In 1937, when the payroll tax was first collected, it applied to about 92% of all earned income. By 2020, that figure had fallen to 83%, largely because of an increase in income inequality. Were the payroll tax to be restructured to cover 90% of earnings, as the Congressional Budget Office reported last year, that would produce an additional $670 billion in revenue over 10 years; raise it to cover all annual earnings over $250,000, the gain would be $1.2 trillion — all without cutting benefits by even a penny.
- Social Security “is going to hit a brick wall in the 2030s.” This is Boehm’s gloss on the familiar projection that the program’s trust fund will run out some time in the middle of that decade. Is that a “brick wall”? Hardly: At that point, the program will still be guaranteed enough revenues to continue paying three-quarters of all scheduled benefits.
That’s a middle-of-the-road estimate. The system’s actuaries have also projected that given alternative demographic and economic assumptions — including assuming the unemployment rate and economy stay where they are today and immigration rises closer to its historical norm, the program might even be able to pay all benefits indefinitely.
- “The cost of Social Security is … ballooning quite rapidly”: This holds no water at all. The CBO projects that Social Security benefits as a share of gross domestic product, currently 5.1%, will rise to 6.2% by 2053. If that’s a balloon, it’s inflating pretty slowly.
In that time span, incidentally, GDP will more than triple to $79.5 trillion from $26.2 trillion, according to the CBO.
Boehm’s argument is that Social Security is becoming such a fiscal burden that it’s “killing the safety net.” He says, “There’s not enough money to go around,” which is absurd to say about the richest nation in world history. He says the cost of Social Security and Medicare, which he seems to think, erroneously, are related programs, is “pushing other things to the budget into a territory where we have to borrow more money to pay for them.”

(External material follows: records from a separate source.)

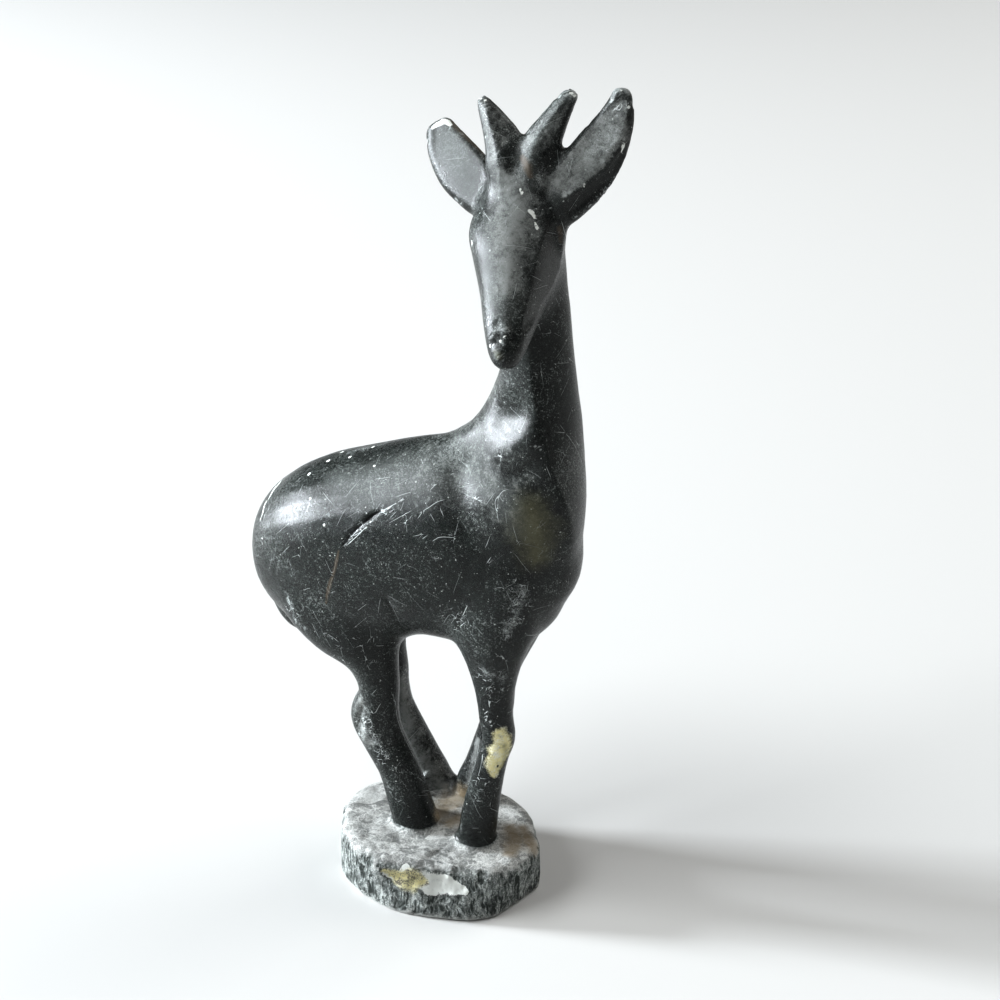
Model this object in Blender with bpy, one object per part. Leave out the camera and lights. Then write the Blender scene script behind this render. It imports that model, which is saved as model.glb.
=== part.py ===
"""A deer carved from one piece of dark soapstone, standing on the oval base left under its feet.

The stone is one solid: the figure is set out as lofted masses that run into each other, fused into one
skin, softened where one mass grows out of another, and cut flat underneath.
+X is the way the body faces, +Z is up, and the origin is the middle of the base's underside.
"""

from math import cos, hypot, pi, radians, sin
from typing import NamedTuple

import bmesh
import bpy
import numpy as np
from mathutils import Matrix, Vector

# The base, in metres: an oval slab with its edges rounded over by the rasp.
BASE_LENGTH = 0.0660
BASE_WIDTH = 0.0520
BASE_THICKNESS = 0.0172
TOP_EDGE_ROUND = 0.0030
LOWER_EDGE_ROUND = 0.0014
FOOT_BURIED = 0.0040

# The figure, from the top of the base to the tip of the left ear, in metres.
FIGURE_HEIGHT = 0.2340

# The carving is set out in 234ths of the figure's height, which are millimetres at its real size.
FIGURE_UNITS = 234
UNIT = FIGURE_HEIGHT / FIGURE_UNITS

# How fine the fused skin is, how far its edges and its junctions are softened, and how many triangles
# the solid keeps.
SKIN_CELL = 0.0008
EDGE_SOFTNESS = 0.0007
JUNCTION_SOFTNESS = 0.0038
SOLID_TRIANGLES = 9400

STONE_COLOUR = (0.030, 0.036, 0.034, 1.0)
STONE_ROUGHNESS = 0.42


class Flat(NamedTuple):
    """A chiselled flat on the base's wall: the way it faces in degrees from +X, and how deep it cuts
    into the oval at the top and at the bottom, in metres."""

    facing: float
    top_cut: float
    bottom_cut: float


BASE_FLATS = [
    Flat(-73.0, 0.0052, 0.0008),
    Flat(-14.0, 0.0, 0.0022),
    Flat(35.0, 0.0012, 0.0010),
    Flat(88.0, 0.0008, 0.0010),
    Flat(-150.0, 0.0012, 0.0010),
]


class Ring(NamedTuple):
    """One cross-section of a mass, in 234ths of the figure's height.

    side and deep are its half sizes. square is 2 for an ellipse and more for a squarer section. keel below
    2 draws the section out to a ridge on its deep side, lean slides that ridge sideways, and turn rotates
    the section about its own path, in degrees."""

    x: float
    y: float
    z: float
    side: float
    deep: float
    square: float = 2.0
    keel: float = 2.0
    lean: float = 0.0
    turn: float = 0.0


# The trunk, from the rump to the breast.
MIDLINE = 6.0
TRUNK = [
    Ring(-63.6, MIDLINE, 77.0, 2.6, 3.6),
    Ring(-61.8, MIDLINE, 77.2, 8.6, 11.6),
    Ring(-57.4, MIDLINE, 78.0, 13.6, 18.4),
    Ring(-50.2, MIDLINE, 79.5, 17.8, 23.9),
    Ring(-41.0, MIDLINE, 81.8, 21.0, 27.4),
    Ring(-28.0, MIDLINE, 86.4, 23.2, 29.6),
    Ring(-12.0, MIDLINE, 93.0, 23.5, 29.4),
    Ring(2.0, MIDLINE, 96.4, 22.5, 31.5),
    Ring(16.0, MIDLINE, 98.2, 20.5, 31.4),
    Ring(27.0, MIDLINE, 103.5, 17.0, 24.4),
    Ring(34.6, MIDLINE, 107.0, 12.5, 18.8),
    Ring(39.8, MIDLINE, 109.5, 6.0, 9.5),
]

# The neck, from inside the breast to the skull. Its throat is a keel that turns with the head.
NECK = [
    Ring(22.0, MIDLINE, 98.0, 17.0, 21.0, 2.0, 1.7, 0.0, -6.0),
    Ring(25.0, 6.6, 116.0, 17.8, 22.4, 2.0, 1.3, 0.0, -26.0),
    Ring(26.6, 7.4, 128.0, 16.0, 20.4, 2.0, 1.14, 0.0, -42.0),
    Ring(28.2, 7.6, 139.0, 13.4, 17.4, 2.0, 1.1, 0.0, -56.0),
    Ring(29.2, 7.0, 149.0, 11.2, 14.0, 2.0, 1.15, 0.0, -66.0),
    Ring(29.6, 6.2, 161.0, 9.7, 11.0, 2.0, 1.3, 0.0, -75.0),
    Ring(28.8, 5.0, 175.0, 9.7, 9.7, 2.0, 1.5, 0.0, -76.0),
    Ring(27.8, 3.0, 189.0, 10.0, 9.6, 2.0, 1.8, 0.0, -74.0),
    Ring(26.5, 1.0, 200.0, 7.0, 7.0, 2.0, 2.0, 0.0, -72.0),
]

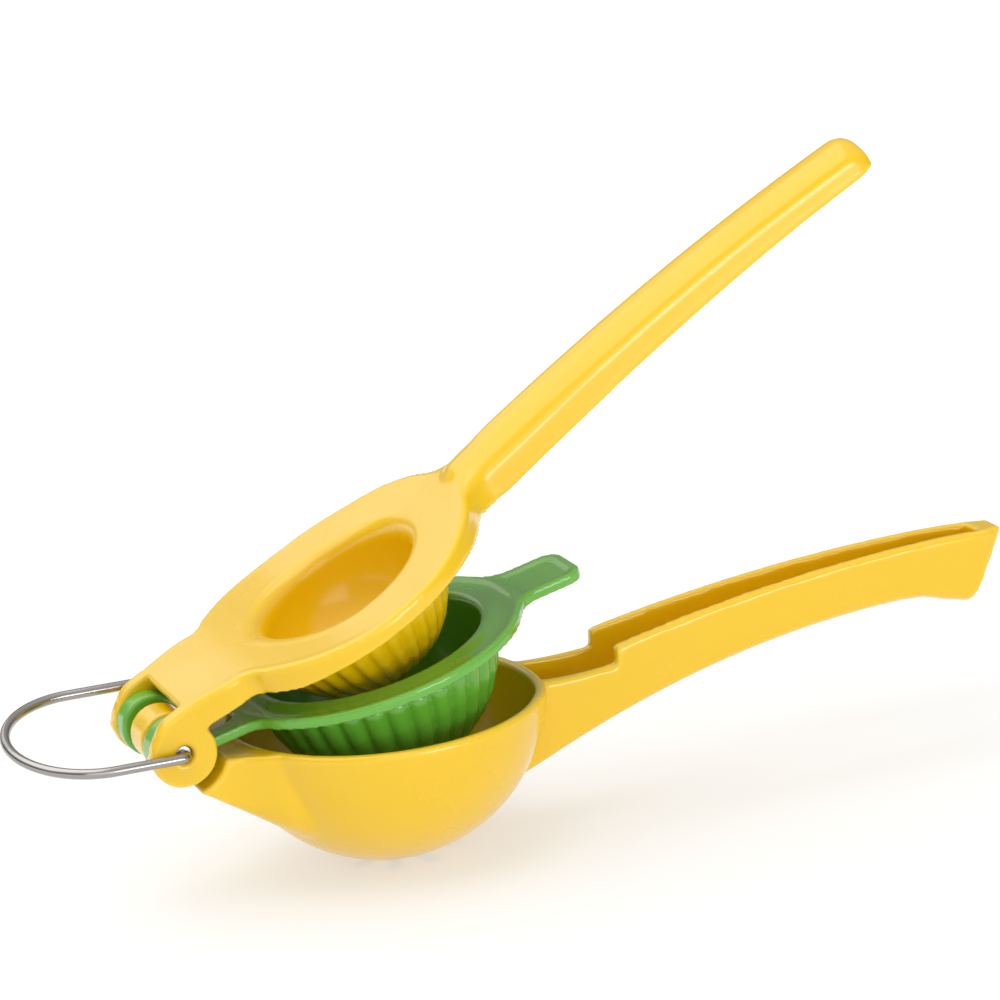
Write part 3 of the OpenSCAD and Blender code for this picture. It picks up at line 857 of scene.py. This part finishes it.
# %% [markdown]
# The two legs of the loop don't lie level: the wire leans, so one side is higher by `loop_rise`,
# and its higher end goes down again before it turns into the ear. The bow is half a turn in the
# leaning plane, and its radius is the half width along that plane.

# %% The hanging loop
leg_end = pin_half + 0.3
loop_wide = loop_half / math.cos(loop_lean)
loop_rise = 2 * loop_half * math.tan(loop_lean)
leg = loop_reach - loop_wide
stub = loop_half - bend_r
bm, cap = wire_ring(wire_r, 20, (0, -leg_end, 0))
cap = push(bm, cap, (0, leg_end - stub, 0))
cap = turn(bm, cap, (-bend_r, -stub, 0), (0, 0, -1), 90, 10)
cap = push(bm, cap, (bend_r - leg, 0, 0))
plane = (0, -math.sin(loop_lean), math.cos(loop_lean))
cap = turn(bm, cap, (-leg, 0, loop_rise / 2), plane, -180, 64)
cap = push(bm, cap, (leg - bend_r, 0, 0))
cap = turn(bm, cap, (-bend_r, loop_half, loop_rise - bend_r), (0, 1, 0), 90, 10)
cap = push(bm, cap, (0, 0, 2 * bend_r - loop_rise))
cap = turn(bm, cap, (0, stub, bend_r), (-1, 0, 0), 90, 10)
push(bm, cap, (0, leg_end - stub, 0))
closed_wire(bm, 0.2)
in_place = Matrix.Translation(hinge) @ Matrix.Rotation(loop_tilt, 4, "Y") @ Matrix.Scale(MM, 4)
bmesh.ops.transform(bm, matrix=in_place, verts=bm.verts)
finished(bm, "loop_wire", "loop", "loop_steel", loop_steel, "hanging_loop")

# %% [markdown]
# The pin is turned from bar. Its ends are broken with a small chamfer, so that it can be pressed
# into the knuckle without scraping.

# %% The hinge pin
pin_r = 2.0
bm, cap = wire_ring(pin_r, 48, (0, -pin_half, 0))
push(bm, cap, (0, 2 * pin_half, 0))
closed_wire(bm, 0.35)
bmesh.ops.transform(bm, matrix=Matrix.Translation(hinge) @ Matrix.Scale(MM, 4), verts=bm.verts)
finished(bm, "turned_pin", "lower_arm", "pin_steel", pin_steel, "hinge_pin")

# %% [markdown]
# The last cell measures the dressed tool against the solids. A skin that stands outside them would
# make the model larger than the real one.

# %% Sizes
visual_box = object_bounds()
for name, box in (("solids", cad_box), ("dressed", visual_box)):
    print(name, [[round(value / MM, 2) for value in corner] for corner in box])
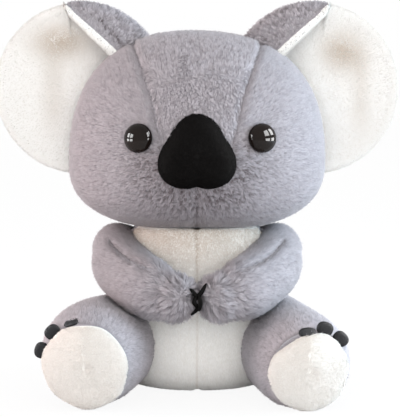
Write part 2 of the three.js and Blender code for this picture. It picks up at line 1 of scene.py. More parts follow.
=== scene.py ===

That’s obviously not so. We wouldn’t have to borrow if we took such reasonable steps as repealing the 2017 tax cuts for corporations and the rich that drove a hole into the federal budget, or started charging the wealthy for their fair share of Social Security. He mentions that Americans have experienced “decades of greater prosperity,” but not that the benefits of that prosperity have been collected overwhelmingly by the 1%.
Boehm and Headlee plainly intended to tell it like it is on Social Security. Unfortunately, their effort was hampered by lack of information. Would it have killed them to do even a little research?
Michael Hiltzik is a columnist for the Los Angeles Times.